The village of the dead

In Buenos Aires, there is a village of the dead.

Some homes are imposing, decked with limestone statues and towering above the others.

Some are ornate, with gold inlays and carved doors and brass locks.

Some show the personalities of the owners, some reflect family history, some display an homage to religion.

But the inhabitants don't walk these streets. 

Only guests.

Cemetery isn't quite the word for this village, though the place is called the Cementerio de la Recoleta.

It's really a neighborhood, a series of crossing alleyways filled with mausoleums that could so easily be entryways to a family apartments.

It smells of warm incense, purchased from the street vendors outside, and of cold stone.

It's the resting place of Argentina's beloved Eva Perón, who lies with her family in a relatively nondescript black marble box.

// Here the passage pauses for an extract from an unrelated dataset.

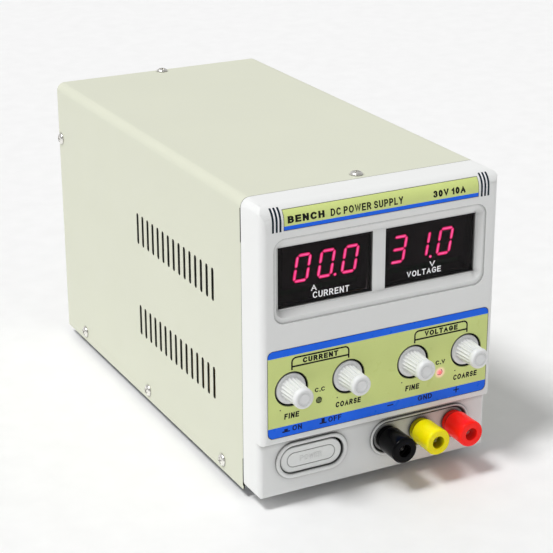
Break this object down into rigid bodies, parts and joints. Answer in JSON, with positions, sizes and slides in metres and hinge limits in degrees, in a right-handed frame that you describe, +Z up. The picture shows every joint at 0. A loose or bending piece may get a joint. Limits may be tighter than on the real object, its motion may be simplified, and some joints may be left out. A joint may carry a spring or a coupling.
{
  "type": "bench power supply",
  "caption": "Bench direct-current supply in a folded steel case: two meters, fine and coarse controls, push switch, binding posts, fan-cooled rear.",
  "frame": {"origin": "under the middle of the whole object's width and length, on the plane of the feet", "axes": "+Z up, -Y towards the user (controls), +X to the user's right; +Y is the long direction"},
  "size_m": [0.1396, 0.291, 0.1648],
  "materials": {
    "case_paint": "satin cream-green powder coat",
    "plated_steel": "zinc plated",
    "bezel_plastic": "fine moulded grain, warm white",
    "overlay_print": "printed film, green with blue bands",
    "plate_print": "printed film, green with a blue line",
    "smoked_window": "polished smoked acrylic",
    "display_module": "matt black",
    "led_dark": "diffused lens, unlit",
    "led_red": "diffused lens, lit",
    "circuit_board": "green solder mask",
    "knob_plastic": "satin moulded",
    "shaft_aluminium": "turned",
    "button_plastic": "satin moulded",
    "black_plastic": "moulded",
    "post_black": "gloss",
    "post_yellow": "gloss",
    "post_red": "gloss",
    "nickel": "nickel plated",
    "screw_nickel": "nickel plated",
    "wound_core": "amber tape over the winding",
    "capacitor_sleeve": "shrink sleeve",
    "heatsink_aluminium": "extruded",
    "foot_rubber": "moulded"
  },
  "bodies": {
    "case": {"cover": "case_paint", "rear_panel": "case_paint", "chassis": "plated_steel", "front_bezel": "bezel_plastic", "control_overlay": "overlay_print", "name_plate": "plate_print", "ammeter_window": "smoked_window", "voltmeter_window": "smoked_window", "ammeter_display": "display_module", "voltmeter_display": "display_module", "cc_led": "led_dark", "cv_led": "led_red", "control_board": "circuit_board", "power_switch": "black_plastic", "terminal_plate": "bezel_plastic", "transformer": "wound_core", "transformer_clamp": "plated_steel", "main_board": "circuit_board", "filter_capacitor": "capacitor_sleeve", "heatsink": "heatsink_aluminium", "fan_frame": "black_plastic", "fan_guard": "nickel", "mains_inlet": "black_plastic", "black_post_collar": "post_black", "black_post_stud": "nickel", "yellow_post_collar": "post_yellow", "yellow_post_stud": "nickel", "red_post_collar": "post_red", "red_post_stud": "nickel", "front_left_foot": "foot_rubber", "front_right_foot": "foot_rubber", "rear_left_foot": "foot_rubber", "rear_right_foot": "foot_rubber", "left_front_low_screw": "screw_nickel", "left_middle_low_screw": "screw_nickel", "left_rear_low_screw": "screw_nickel", "left_rear_high_screw": "screw_nickel", "right_front_low_screw": "screw_nickel", "right_middle_low_screw": "screw_nickel", "right_rear_low_screw": "screw_nickel", "right_rear_high_screw": "screw_nickel", "top_front_screw": "screw_nickel", "top_rear_screw": "screw_nickel"},
    "current_fine_control": {"current_fine_knob": "knob_plastic", "current_fine_shaft": "shaft_aluminium"},
    "current_coarse_control": {"current_coarse_knob": "knob_plastic", "current_coarse_shaft": "shaft_aluminium"},
    "voltage_fine_control": {"voltage_fine_knob": "knob_plastic", "voltage_fine_shaft": "shaft_aluminium"},
    "voltage_coarse_control": {"voltage_coarse_knob": "knob_plastic", "voltage_coarse_shaft": "shaft_aluminium"},
    "power_button": {"power_button": "button_plastic"},
    "black_washer": {"black_post_washer": "nickel"},
    "black_cap": {"black_post_cap": "post_black"},
    "yellow_washer": {"yellow_post_washer": "nickel"},
    "yellow_cap": {"yellow_post_cap": "post_yellow"},
    "red_washer": {"red_post_washer": "nickel"},
    "red_cap": {"red_post_cap": "post_red"},
    "fan_rotor": {"fan_rotor": "black_plastic"},
    "fuse_drawer": {"fuse_drawer": "black_plastic"}
  },
  "joints": [
    {"name": "current_fine_turn", "type": "hinge", "parent": "case", "child": "current_fine_control", "pos_m": [-0.0514, -0.13, 0.0672], "axis": [0, 1, 0], "range_deg": [-150, 150]},
    {"name": "current_coarse_turn", "type": "hinge", "parent": "case", "child": "current_coarse_control", "pos_m": [-0.019, -0.13, 0.0672], "axis": [0, 1, 0], "range_deg": [-150, 150]},
    {"name": "voltage_fine_turn", "type": "hinge", "parent": "case", "child": "voltage_fine_control", "pos_m": [0.019, -0.13, 0.0672], "axis": [0, 1, 0], "range_deg": [-150, 150]},
    {"name": "voltage_coarse_turn", "type": "hinge", "parent": "case", "child": "voltage_coarse_control", "pos_m": [0.0514, -0.13, 0.0672], "axis": [0, 1, 0], "range_deg": [-300, 0]},
    {"name": "power_button_push", "type": "slide", "parent": "case", "child": "power_button", "axis": [0, -1, 0], "range_m": [0, 0.004]},
    {"name": "black_cap_advance", "type": "slide", "parent": "case", "child": "black_washer", "axis": [0, -1, 0], "range_m": [0, 0.004]},
    {"name": "black_cap_turn", "type": "hinge", "parent": "black_washer", "child": "black_cap", "pos_m": [0.0064, -0.1383, 0.0259], "axis": [0, -1, 0], "range_deg": [0, 1440]},
    {"name": "yellow_cap_advance", "type": "slide", "parent": "case", "child": "yellow_washer", "axis": [0, -1, 0], "range_m": [0, 0.004]},
    {"name": "yellow_cap_turn", "type": "hinge", "parent": "yellow_washer", "child": "yellow_cap", "pos_m": [0.0266, -0.1383, 0.0259], "axis": [0, -1, 0], "range_deg": [0, 1440]},
    {"name": "red_cap_advance", "type": "slide", "parent": "case", "child": "red_washer", "axis": [0, -1, 0], "range_m": [0, 0.004]},
    {"name": "red_cap_turn", "type": "hinge", "parent": "red_washer", "child": "red_cap", "pos_m": [0.0468, -0.1383, 0.0259], "axis": [0, -1, 0], "range_deg": [0, 1440]},
    {"name": "fan_spin", "type": "hinge", "parent": "case", "child": "fan_rotor", "pos_m": [0, 0.1257, 0.108], "axis": [0, 1, 0], "continuous": true},
    {"name": "fuse_drawer_pull", "type": "slide", "parent": "case", "child": "fuse_drawer", "axis": [0, 1, 0], "range_m": [0, 0.014]}
  ],
  "couplings": [
    {"joint": "black_cap_turn", "follows": "black_cap_advance", "rad_per_m": 6283.2},
    {"joint": "yellow_cap_turn", "follows": "yellow_cap_advance", "rad_per_m": 6283.2},
    {"joint": "red_cap_turn", "follows": "red_cap_advance", "rad_per_m": 6283.2}
  ]
}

Don't cry for me, Argentina, but of course it does, Evita, of course Porteños bring you flowers and jewelry and prayers.

It's massive.

It's a quick ride on the Subte (five pesos for a metro ride - can't beat that) from Plaza de Mayo or Palermo.

I love cemeteries. A macabre fascination, perhaps, but a worthwhile one.

Taylor Coil is traveling the world with Remote Year, living in 12 countries in 12 months, while working as a marketing manager. Follow along to read more philosophies on work, stories from the road, and general (mis)adventures. Sign up for the weekly email, or else read more from the blog.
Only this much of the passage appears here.